Твой рассказ о проф. Тилике и о твоих сомнениях в этой связи сильно задел меня. Это, конечно, чисто личный вопрос для каждого, насколько он выполнил свой долг и можно ли было требовать последней жертвы именно от него. Передо мной тоже то и дело встают эти вопросы. Звучат они для меня приблизительно так. Во-первых, насколько прав был я, когда во время первой войны считал национализм и патриотизм устаревшими идеалами, которых я уже не могу разделять, и отказался от своей (и так-то не органической) принадлежности к Германии? Во-вторых, способен ли был бы я перед лицом какой-нибудь инквизиторской власти, которая поставила бы меня перед выбором между отказом от своих убеждений и пыткой или расстрелом, сохранить твердость и пойти на смерть, хоть какая-то формула спасла бы меня? Я так же не могу ответить на это, как ты на свои сомнения, ибо самой этой ситуации я не испытал, а жертвы и отказы, которых практически требовала от меня обстановка, я ведь все-таки совершал. Наша совесть – инстанция высокая, но я сомневаюсь в том, что это – глас Божий, и счастье, конечно, что ей противостоит другая инстанция, простой инстинкт сохранения жизни. В твоем случае, конечно, чисто практически разумно сказать, что летом 1944 года план, подобный плану этого профессора, не имел никакой политической ценности; при тогдашнем положении стремиться можно было только к тому, чтобы путем покушения и т. д. и т. д. хотя бы сократить войну и, может быть, спасти еще десяток городов. Офицеры и пытались ведь это сделать. Довольно, жена призывает меня к важным делам, речь идет о жизни и спасении ее единственной сестры в Румынии.
Читательнице
Ноябрь 1947
Дорогая фрейлейн!
Я больной старик, чьих сил уже не хватает на то, чтобы хотя бы прочесть целиком каждодневную почту. Но к Вашему письму надо отнестись серьезно, поэтому попытаюсь кратко ответить.

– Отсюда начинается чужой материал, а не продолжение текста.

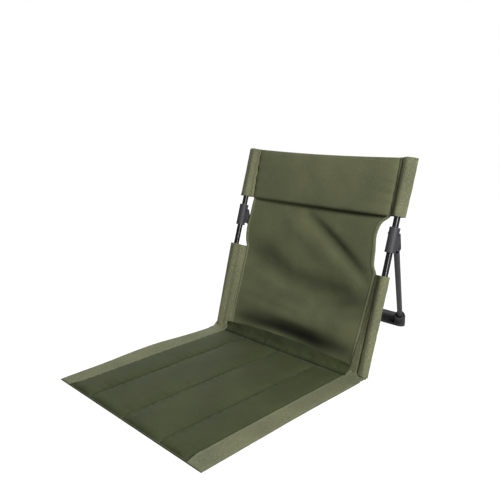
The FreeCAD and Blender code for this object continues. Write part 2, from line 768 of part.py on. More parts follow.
doc.recompute()
for obj in doc.Objects:
    if {"Invalid", "Error"} & set(obj.State):
        raise ValueError(f"{obj.Label} failed: {obj.State}")
for node in nodes:
    if node.Shape.isNull() or not node.Shape.isValid():
        raise ValueError(f"{node.Label} has no valid shape")
    node.Shape.exportStep(f"parts/{node.Label}.step")
    box = node.Shape.BoundBox
    print(f"{node.Label:22s} solids {len(node.Shape.Solids)} volume {node.Shape.Volume:10.1f} "
          f"x {box.XMin:7.1f} {box.XMax:7.1f} y {box.YMin:7.1f} {box.YMax:7.1f} "
          f"z {box.ZMin:6.2f} {box.ZMax:6.1f}")
print("hinge axes (m):", [round(value / 1000, 6) for value in pivot_point(RIGHT)], hinge_y / 1000)
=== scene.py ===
import math

import bmesh
import bpy
from mathutils import Matrix, Vector, noise
from mathutils.bvhtree import BVHTree


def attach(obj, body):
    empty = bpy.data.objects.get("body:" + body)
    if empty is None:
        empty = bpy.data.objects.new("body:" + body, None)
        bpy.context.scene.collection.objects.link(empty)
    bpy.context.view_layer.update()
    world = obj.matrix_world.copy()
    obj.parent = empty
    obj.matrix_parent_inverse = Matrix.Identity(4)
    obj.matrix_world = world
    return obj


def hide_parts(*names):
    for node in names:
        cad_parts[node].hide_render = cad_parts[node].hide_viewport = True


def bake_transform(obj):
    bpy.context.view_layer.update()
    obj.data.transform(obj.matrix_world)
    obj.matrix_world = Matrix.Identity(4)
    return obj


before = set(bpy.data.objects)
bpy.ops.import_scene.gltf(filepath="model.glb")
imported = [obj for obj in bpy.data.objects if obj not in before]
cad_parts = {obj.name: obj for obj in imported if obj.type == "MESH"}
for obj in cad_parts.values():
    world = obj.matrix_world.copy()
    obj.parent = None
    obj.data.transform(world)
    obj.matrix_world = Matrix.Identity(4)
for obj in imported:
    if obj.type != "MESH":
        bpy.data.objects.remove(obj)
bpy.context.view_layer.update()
sides = (("left", -1), ("right", 1))
scene = bpy.context.scene
scene.view_settings.view_transform = "Standard"
print("frame loaded")


# Camera at the photograph's angle
view = {"place": (0.80454, -0.90939, 0.52435), "yaw": 45.0, "pitch": 13.45, "roll": -0.16, "lens": 40.93}
cameraData = bpy.data.cameras.new("camera")
cameraData.lens = view["lens"]
camera = bpy.data.objects.new("camera", cameraData)
scene.collection.objects.link(camera)
turn = Matrix.Rotation(math.radians(view["yaw"]), 4, "Z")
turn = turn @ Matrix.Rotation(math.radians(90 - view["pitch"]), 4, "X")
turn = turn @ Matrix.Rotation(math.radians(view["roll"]), 4, "Z")
camera.matrix_world = Matrix.Translation(view["place"]) @ turn
scene.camera = camera
print("camera set")


# Small helpers for meshes
def ease(value, low, high):
    share = min(max((value - low) / (high - low), 0), 1)
    return share * share * (3 - 2 * share)


def mix(a, b, share):
    return a + (b - a) * share


def waver(x, y, size, seed=0):
    return noise.noise(Vector((x / size, y / size, seed * 7.31)))  # about -1 to 1


def finishPiece(name, mesh, material, body):
    data = bpy.data.meshes.new(name)
    mesh.to_mesh(data)
    mesh.free()
    piece = bpy.data.objects.new(name, data)
    scene.collection.objects.link(piece)
    data.materials.append(material)
    data.shade_smooth()
    if body:
        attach(piece, body)
    return piece


def clothGrid(width, length, across, along):
    mesh = bmesh.new()
    layer = mesh.loops.layers.uv.new("UVMap")
    bmesh.ops.create_grid(mesh, x_segments=across, y_segments=along, size=0.5, calc_uvs=True)
    for face in mesh.faces:
        for loop in face.loops:
            loop[layer].uv = (loop[layer].uv.x * width, loop[layer].uv.y * length)
    return mesh


def shapeGrid(mesh, place):
    for vertex in mesh.verts:
        vertex.co = place(vertex.co.x + 0.5, vertex.co.y + 0.5)


def faceOut(mesh):
    bmesh.ops.recalc_face_normals(mesh, faces=mesh.faces)


def thicken(piece, thickness, offset=-1):
    shell = piece.modifiers.new("thickness", "SOLIDIFY")
    shell.thickness = thickness
    shell.offset = offset


def shadeCloth(piece, darkness):  # painted shade of seams and folds, from 0 to 1
    shades = [min(max(darkness(vertex.co), 0), 1) for vertex in piece.data.vertices]
    layer = piece.data.attributes.new("shade", "FLOAT", "POINT")
    layer.data.foreach_set("value", shades)


def bell(value, centre, width):
    return math.exp(-((value - centre) / width) ** 2)


def treeOf(*pieces):
    joined = bmesh.new()
    for piece in pieces:
        evaluated = piece.evaluated_get(bpy.context.evaluated_depsgraph_get())
        data = evaluated.to_mesh()
        joined.from_mesh(data)
        evaluated.to_mesh_clear()
    tree = BVHTree.FromBMesh(joined)
    joined.free()
    return tree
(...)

В моей книге Вы, конечно, нашли много такого, о чем я и сам ничего не знаю. С другой стороны, соответственно Вашей ступени жизни Вы, конечно, многого в книге еще не поняли, в том числе жертвенной смерти Иозефа Кнехта. Он мог бы умно и тонко избежать прыжка в ледяную воду, сославшись на недомогание. Однако он его делает, потому что что-то в нем сильнее ума, потому что он не может разочаровать этого неподатливого мальчика. И он оставляет после себя такого Тито, для которого эта жертвенная смерть человека, стоящего гораздо выше его, будет всю жизнь напоминанием и руководством, сделает больше для его воспитания, чем все проповеди мудрецов.
Со временем, надеюсь, Вы, может быть, тоже это поймете.
Но в конце концов не так уж важно, поймете ли Вы это, я хочу сказать: примете ли умом и одобрите ли эту смерть Кнехта. Ибо смерть эта уже оказала на Вас свое воздействие. Она оставила в Вас, как и в Тито, занозу, напоминание, которого уже нельзя забыть совсем, она пробудила или усилила в Вас духовную тоску или духовную совесть, которые будут оказывать свое действие и тогда, когда Вы забудете мою книгу и свое письмо. Прислушайтесь только к этому голосу, который идет уже не из книги, а из Вашего собственного нутра, он поведет Вас дальше.
Томасу Манну
Баден, 12 декабря 1947
Дорогой господин Томас Манн!
Ничего лучшего в эти скучноватые, сонные недели лечения в Бадене я не мог и пожелать себе, чем письмо от вас, и притом такое приятное и многообещающее, ибо оно сулит мне две чудесные вещи или, во всяком случае, показывает, что они возможны и что Вы сами стремитесь к ним. Обе мне хотелось бы прочесть – одну, полного, завершенного «Круля», уже десятки лет, другую, комментарий к «Фаусту», ad usum Germanorum,[5] тоже не раз в последние годы. О «Круле» нечего и говорить. Вы давно знаете, как люблю я эту фигуру, и понимаете, как я желаю не только себе этого читательского наслаждения, но и Вам дальнейшей занятости этой работой, прелестная интонация и атмосфера которой ведь уже существует, работой, которую я, помимо всего прочего, представляю себе и прогулкой в высокогорном воздухе артистизма, в игре с материей, свободной от злободневных и мрачных проблем. Да пребудут над этим счастливые звезды!